A bribe from a strip club operator is what led to the charges against Frantz Pierre, according to the Miami-Dade State Attorney’s Office.
“Nothing infuriates the public more than learning there is evidence that someone who was elected was turned his position into a way to put money into his own pocket,” said Miami-Dade State Attorney Katherine Fernandez-Rundle at an afternoon news conference.
Frantz Pierre is accused of bribery, unlawful compensation, organized scheme to defraud and grand theft plus seven counts of money laundering.

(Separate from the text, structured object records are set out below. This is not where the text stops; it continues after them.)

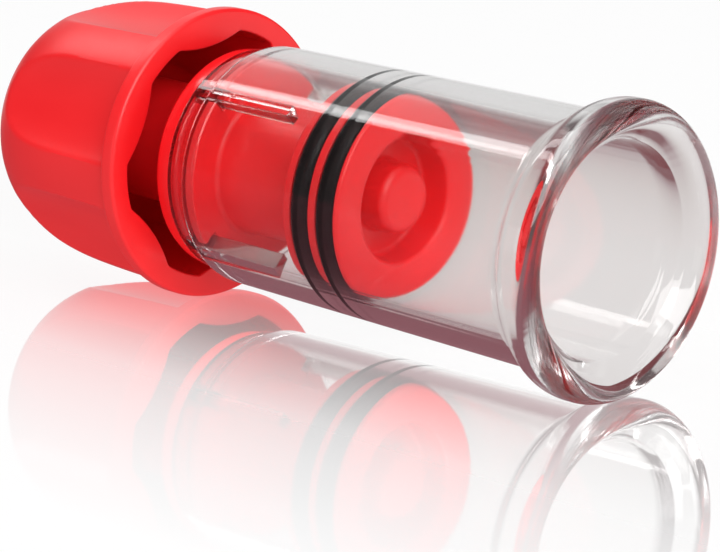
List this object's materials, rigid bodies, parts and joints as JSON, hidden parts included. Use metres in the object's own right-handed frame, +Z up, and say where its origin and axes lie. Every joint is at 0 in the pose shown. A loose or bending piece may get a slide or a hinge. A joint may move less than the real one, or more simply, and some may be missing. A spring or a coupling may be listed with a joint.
{
  "type": "vacuum suction cup",
  "caption": "Hand-twist vacuum suction cup: clear flanged barrel, sealed piston on a lead screw and a fluted grip knob.",
  "frame": {"origin": "centre of the mouth rim, on its sealing face", "axes": "+X along the cup's axis, out of the mouth; +Z up, away from the surface that the cup lies on"},
  "size_m": [0.0828, 0.0308, 0.0308],
  "materials": {
    "clear_tube": "moulded, polished",
    "red_collar": "moulded, glossy",
    "red_knob": "moulded, satin gloss",
    "red_piston": "moulded, satin gloss",
    "screw_resin": "moulded, semi-gloss",
    "seal_rubber": "moulded, lightly greased"
  },
  "bodies": {
    "barrel": {"barrel": "clear_tube", "bearing_collar": "red_collar"},
    "knob": {"grip_knob": "red_knob", "lead_screw": "screw_resin"},
    "piston": {"piston": "red_piston", "front_o_ring": "seal_rubber", "rear_o_ring": "seal_rubber"}
  },
  "joints": [
    {"name": "knob_turn", "type": "hinge", "parent": "barrel", "child": "knob", "pos_m": [-0.0522, 0, 0], "axis": [1, 0, 0], "range_deg": [-1296, 144]},
    {"name": "piston_slide", "type": "slide", "parent": "barrel", "child": "piston", "axis": [1, 0, 0], "range_m": [-0.001, 0.009]}
  ],
  "couplings": [
    {"joint": "piston_slide", "follows": "knob_turn", "m_per_rad": -0.00039789}
  ]
}
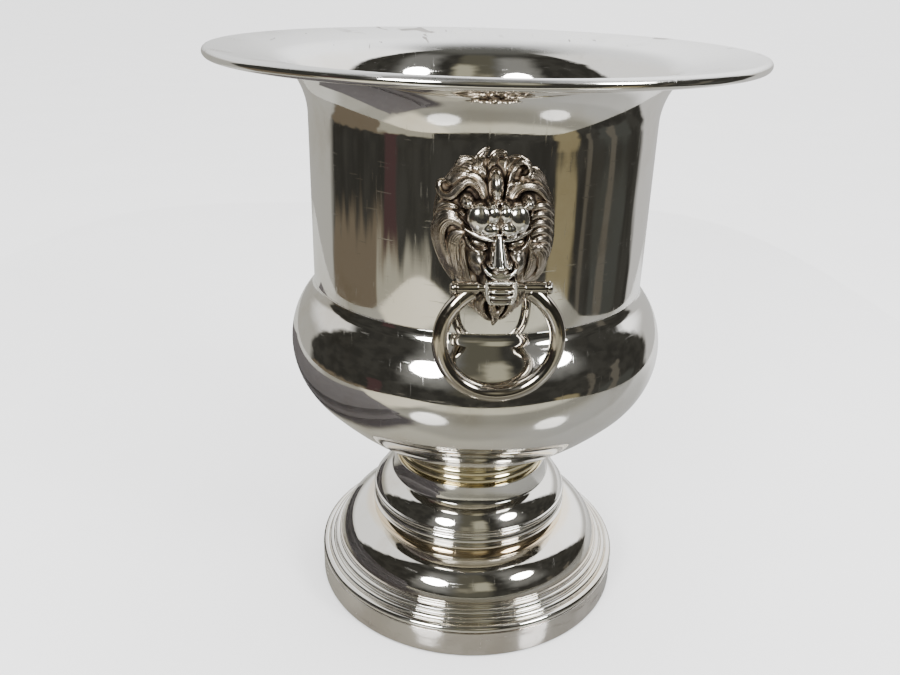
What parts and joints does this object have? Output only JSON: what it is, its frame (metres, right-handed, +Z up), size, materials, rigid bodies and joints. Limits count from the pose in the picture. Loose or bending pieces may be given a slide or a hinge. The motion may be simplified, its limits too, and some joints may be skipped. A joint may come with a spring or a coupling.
{
  "type": "champagne bucket",
  "caption": "Footed urn-shaped silver champagne bucket with a wide flared rim, a bulbous lower bowl, a stepped domed foot and ring handles hung from lion masks.",
  "frame": {"origin": "centre of the base, on the plane that the foot stands on", "axes": "+Z up along the bucket's axis, front lion mask and ring at -Y, back ones at +Y"},
  "size_m": [0.232, 0.232, 0.2621],
  "materials": {
    "silver_plate": "mirror-polished silver plate, warm, with cloudy tarnish and fine scratches",
    "silver_gilt_tone": "polished silver plate turned yellow by tarnish",
    "silver_worn": "smudged and scuffed silver plate",
    "silver_cast": "polished cast silver plate with dark oxidised recesses",
    "brass_fixings": "plain turned brass",
    "steel_fixings": "plain spring steel"
  },
  "bodies": {
    "bucket": {"bucket_body": "silver_plate", "rim_bead": "silver_plate", "lower_bowl": "silver_plate", "neck_collar": "silver_gilt_tone", "upper_foot": "silver_plate", "lower_foot": "silver_plate", "base_band": "silver_worn", "foot_stud": "brass_fixings", "foot_clamp_plate": "brass_fixings", "foot_spring_washer": "steel_fixings", "foot_nut": "brass_fixings", "front_mask": "silver_cast", "front_mask_studs": "brass_fixings", "front_mask_washers": "silver_plate", "front_mask_nuts": "silver_plate", "front_ring_pin": "silver_cast", "back_mask": "silver_cast", "back_mask_studs": "brass_fixings", "back_mask_washers": "silver_plate", "back_mask_nuts": "silver_plate", "back_ring_pin": "silver_cast"},
    "front_handle": {"front_ring": "silver_cast", "front_ring_knuckles": "silver_cast"},
    "back_handle": {"back_ring": "silver_cast", "back_ring_knuckles": "silver_cast"}
  },
  "joints": [
    {"name": "front_ring_swing", "type": "hinge", "parent": "bucket", "child": "front_handle", "pos_m": [0, -0.092, 0.187], "axis": [-1, 0, 0], "range_deg": [-5, 170]},
    {"name": "back_ring_swing", "type": "hinge", "parent": "bucket", "child": "back_handle", "pos_m": [0, 0.092, 0.187], "axis": [1, 0, 0], "range_deg": [-5, 170]}
  ]
}
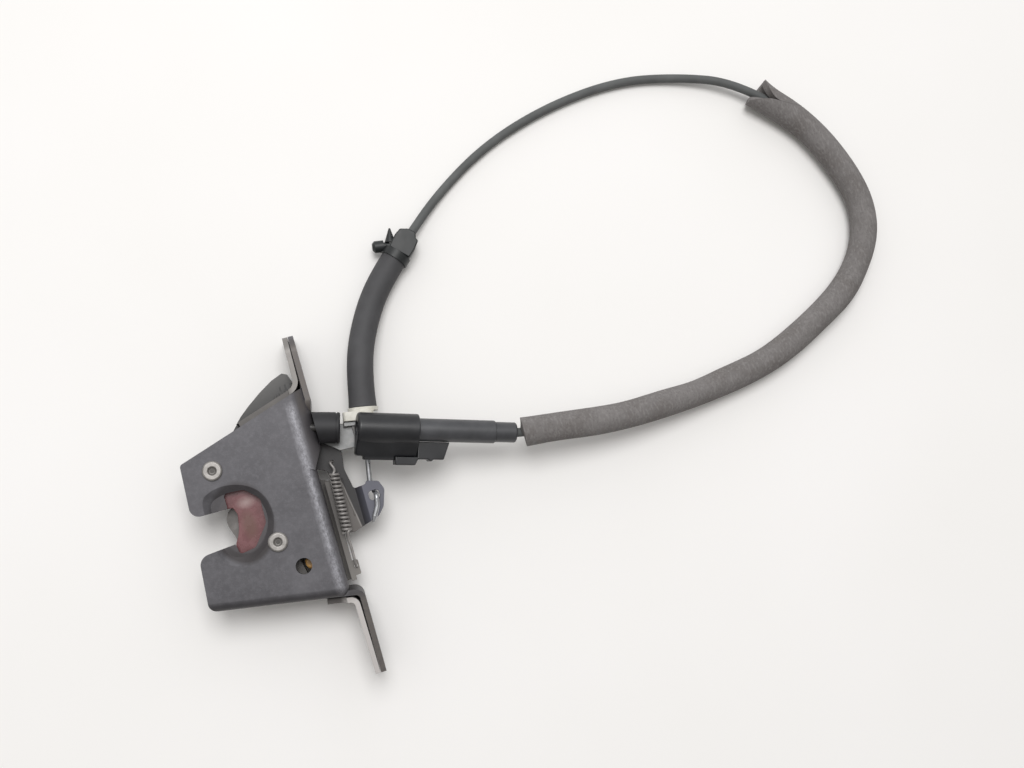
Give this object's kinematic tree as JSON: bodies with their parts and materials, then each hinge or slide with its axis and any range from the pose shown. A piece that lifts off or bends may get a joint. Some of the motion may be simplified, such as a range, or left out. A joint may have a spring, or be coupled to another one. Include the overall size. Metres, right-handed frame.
{
  "type": "seat backrest latch",
  "caption": "Pressed-steel fork latch with turning claw, pawl lever and return spring, two bolt ears, and a release cable that ends in a moulded coupling.",
  "frame": {"origin": "midway between the two ear holes, on the mounting face", "axes": "+X out of the mounting face, away from the throat; +Y from the lower ear to the upper ear; +Z from the rear cover to the front plate"},
  "size_m": [0.3471, 0.2298, 0.0358],
  "materials": {
    "plate_coat": "dark grey satin coat on pressed steel",
    "rear_coat": "passivated sheet steel",
    "cover_black": "moulded, fine grain",
    "rivet_steel": "passivated steel",
    "claw_steel": "blanked steel",
    "claw_skin": "red-brown moulded skin",
    "stop_amber": "translucent amber rubber",
    "spring_steel": "drawn spring wire",
    "lever_steel": "dark zinc-coated steel",
    "buffer_black": "moulded rubber",
    "bracket_steel": "zinc-coated steel",
    "fitting_white": "natural nylon",
    "rod_steel": "bright drawn wire",
    "conduit_black": "extruded jacket",
    "hose_black": "smooth extruded hose",
    "clip_black": "moulded nylon",
    "foam_grey": "soft foam with a fine grain",
    "coupling_black": "moulded nylon",
    "barrel_black": "moulded nylon"
  },
  "bodies": {
    "housing": {"front_plate": "plate_coat", "rear_case": "rear_coat", "rear_cover": "cover_black", "claw_rivet": "rivet_steel", "pawl_rivet": "rivet_steel", "claw_bush": "rivet_steel", "pawl_bush": "rivet_steel", "claw_stop": "stop_amber", "claw_spring": "spring_steel", "lever_spring": "spring_steel", "buffer_sleeve": "buffer_black", "buffer_stud": "rivet_steel", "cable_bracket": "bracket_steel", "conduit_fitting": "fitting_white", "cable_conduit": "conduit_black", "hose_sleeve": "hose_black", "cable_clip": "clip_black", "foam_sleeve": "foam_grey", "coupling_body": "coupling_black", "coupling_lock": "coupling_black", "coupling_barrel": "barrel_black", "barrel_tip": "barrel_black"},
    "claw": {"claw_core": "claw_steel", "claw_overmould": "claw_skin"},
    "lever": {"pawl_lever": "lever_steel"},
    "rod": {"cable_rod": "rod_steel"},
    "slider": {"coupling_slider": "rod_steel"}
  },
  "joints": [
    {"name": "claw_turn", "type": "hinge", "parent": "housing", "child": "claw", "pos_m": [-0.0286, -0.0086, 0.004], "axis": [0, 0, -1], "range_deg": [0, 30], "stiffness_Nm_per_rad": 0.1, "springref_deg": -11.46},
    {"name": "pawl_turn", "type": "hinge", "parent": "housing", "child": "lever", "pos_m": [-0.0466, 0.0273, 0.002], "axis": [0, 0, 1], "range_deg": [0, 8], "stiffness_Nm_per_rad": 0.3, "springref_deg": -5.73, "deforming": ["lever_spring"]},
    {"name": "rod_pull", "type": "slide", "parent": "housing", "child": "rod", "axis": [0.1799, 0.9837, 0], "range_m": [0, 0.0095]},
    {"name": "slider_pull", "type": "slide", "parent": "housing", "child": "slider", "axis": [-0.949, 0.2932, 0.1161], "range_m": [0, 0.0095]}
  ],
  "couplings": [
    {"joint": "rod_pull", "follows": "pawl_turn", "m_per_rad": 0.0666},
    {"joint": "slider_pull", "follows": "pawl_turn", "m_per_rad": 0.0666}
  ]
}
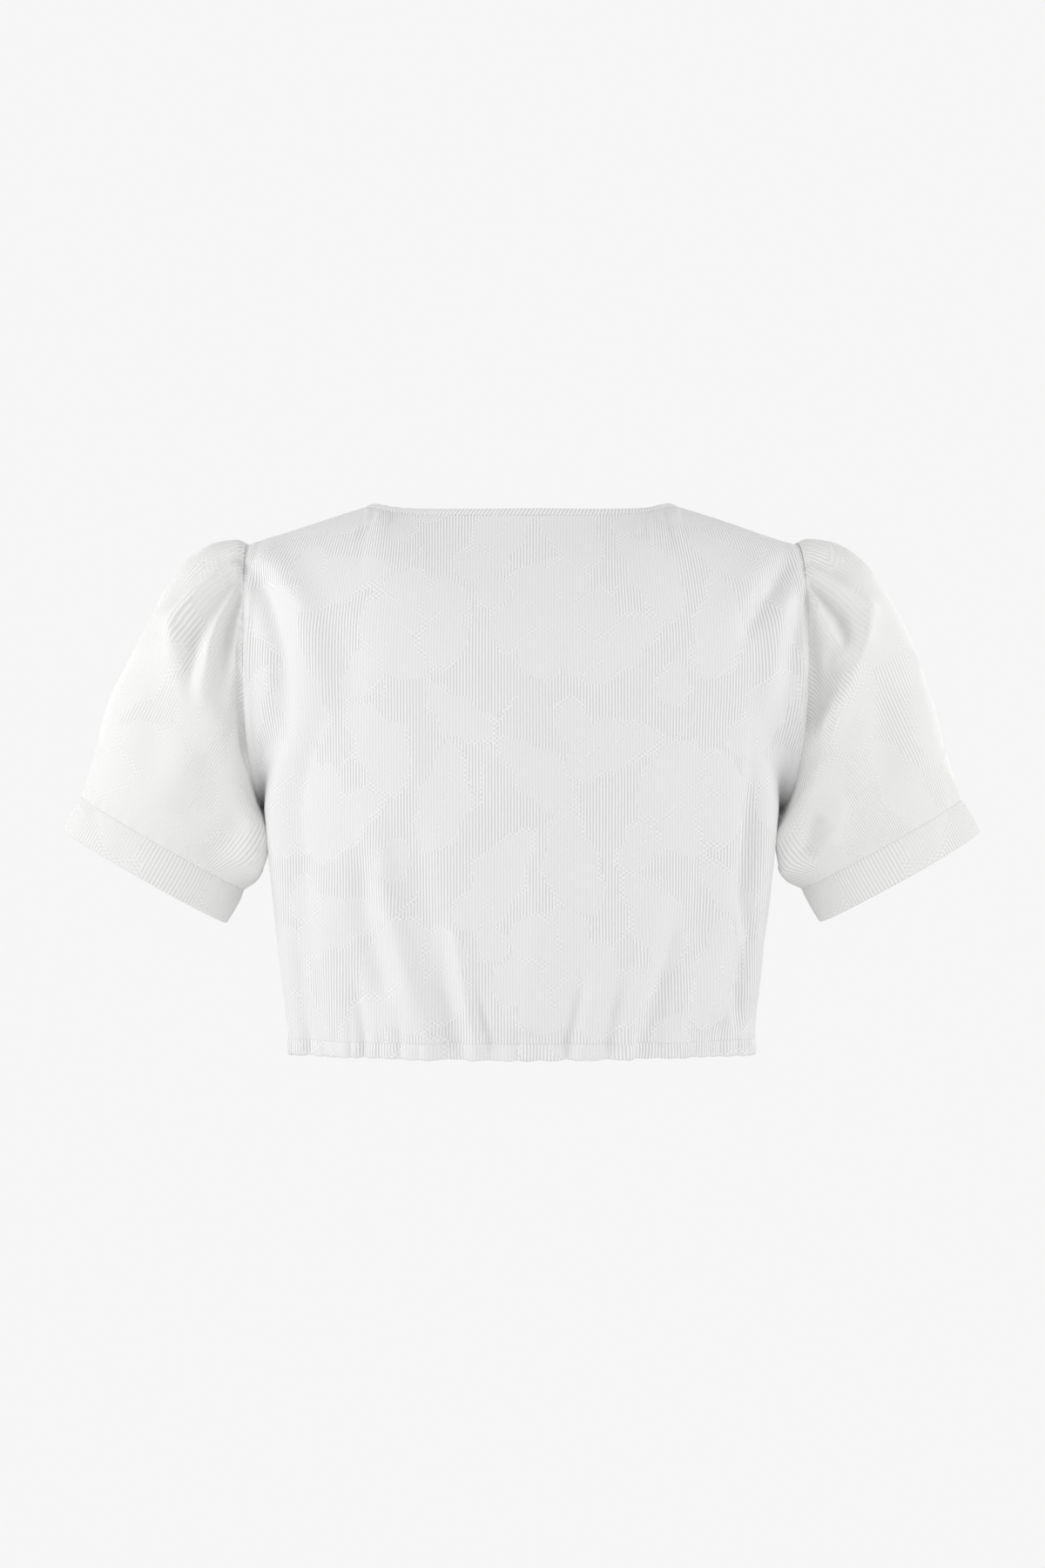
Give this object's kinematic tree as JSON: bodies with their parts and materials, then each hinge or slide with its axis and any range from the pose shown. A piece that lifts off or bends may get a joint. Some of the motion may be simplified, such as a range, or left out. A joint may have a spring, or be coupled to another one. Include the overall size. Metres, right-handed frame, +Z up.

It all revolves around a series of payments, checks sent to Pierre by Dean Tyler, the owner of Dean’s Gold strip club in North Miami. The club wanted to insure it could operate extended hours and serve alcohol after-hours.
“After Pierre began to receive the money from Tyler, he consistently voted in favor of approving the 4am to 6am license for Dean’s Gold, that he needed,” explained Fernandez-Rundle.
Prior to the payments, Pierre had been opposed to the extended hours and voted against it in earlier votes.
Prosecutors even had a screenshot of a text message from the strip club operator to Pierre that read, “I just put a check for 7-thousand in the mail. It will go out tomorrow.” Pierre responds, “thank you so much. That will not be forgotten.”
“The charges brought by the State Attorney’s office against Commissioner Pierre are disturbing and upsetting but they concern Commissioner Pierre and Commissioner Pierre only,” said North Miami Beach Mayor Beth Spiegel. “Commissioner Pierre will deal with that in court.”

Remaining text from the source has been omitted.